ARNOLD: So on the Enterprise, there are these panels of blinking lights and readouts. Well, Princeton economist Alan Blinder says the Federal Reserve has sort of the same thing. And after Janet Yellen took the helm, people started calling it...

ALAN BLINDER: The Yellen Dashboard - it wasn't actually lights and bells, but a list of things that she and, of course, the whole Federal Reserve were looking at to monitor the economy.

ARNOLD: Blinder's a former vice chairman of the Federal Reserve. And he says, right now, one of the most important indicators on that dashboard is wages.

BLINDER: Hugely important - wages are the backbone of consumer spending, which is, in turn, the backbone of the economy.

ARNOLD: Over the long term, the past 30 years or so, wages for most Americans have been pretty stagnant when you adjust for inflation. So in an economy that's driven by consumer spending, that's been this ongoing train wreck basically.

BLINDER: Yeah. I mean, it's a slow-motion train wreck.
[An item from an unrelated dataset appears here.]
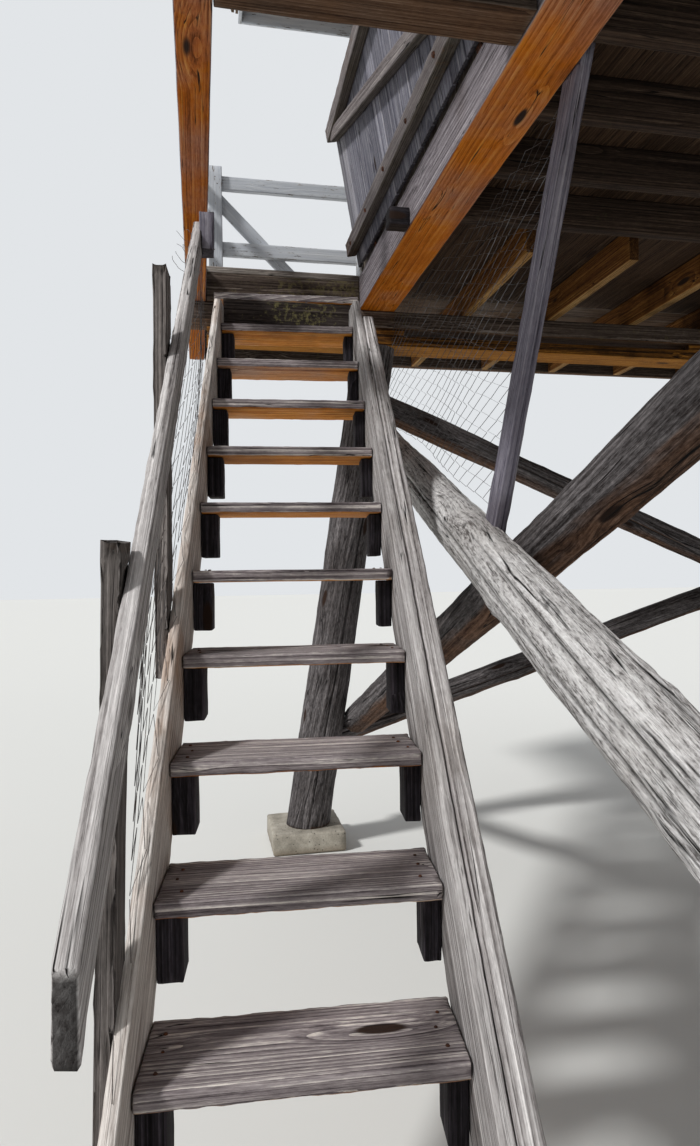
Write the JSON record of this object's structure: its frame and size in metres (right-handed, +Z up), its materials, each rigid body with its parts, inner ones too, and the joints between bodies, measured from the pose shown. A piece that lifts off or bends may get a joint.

It's a very big problem that we need to address.

ARNOLD: In the shorter term, though, over the past year, wages have been rising at least a bit faster than inflation. It's taken a long time for that to happen coming out of the recession. So Blinder says that that's a good sign. Another positive thing on the Fed's dashboard - the official unemployment rate is now 4.7 percent. Randall Kroszner is a former governor of Federal Reserve Board. He says, in some ways, we're better off than we were before the recession hit.

RANDALL KROSZNER: The number of jobs we have is higher than before the financial crisis. GDP is higher than it was before the financial crisis.

ARNOLD: Still, the last monthly jobs report from the Labor Department showed much weaker job growth than expected. And Kroszner says it's definitely not all happy green lights on Janet Yellen's dashboard.

KROSZNER: I think we have to worry about some asteroid fields that are out there.

ARNOLD: There's the whole Brexit thing and people in the U.K. voting to leave the European Union. That could cause big problems in financial markets. There's also a slowdown in China. And Blinder says that's not all.

BLINDER: Another thing the Fed is scratching its head about now is productivity.

ARNOLD: Rising productivity is the engine that creates wealth for an economy. It allows us to do more or make more with the same hour of labor from a U.S. worker. But that wealth-creation engine has been stalling.

BLINDER: Productivity growth has slowed to a crawl, to the lowest pace that we've seen almost in recorded history. And the productivity growth rate is the fundamental foundation of higher living standards.

ARNOLD: For some reason, companies are just not investing as much in better equipment and technology. That's probably part of what's going on there. And all this might sound like a lot of bad news. But Blinder says don't worry too much.

BLINDER: You hear a lot in the media that our economy's in terrible shape. It's not. If you stack the performance of the U.S. economy in terms of GDP growth, in terms of jobs, we look pretty good relative to almost every other country on the globe.

ARNOLD: Still, things are uncertain enough that the Fed is not expected to announce any move to raise interest rates just yet. Chris Arnold, NPR News.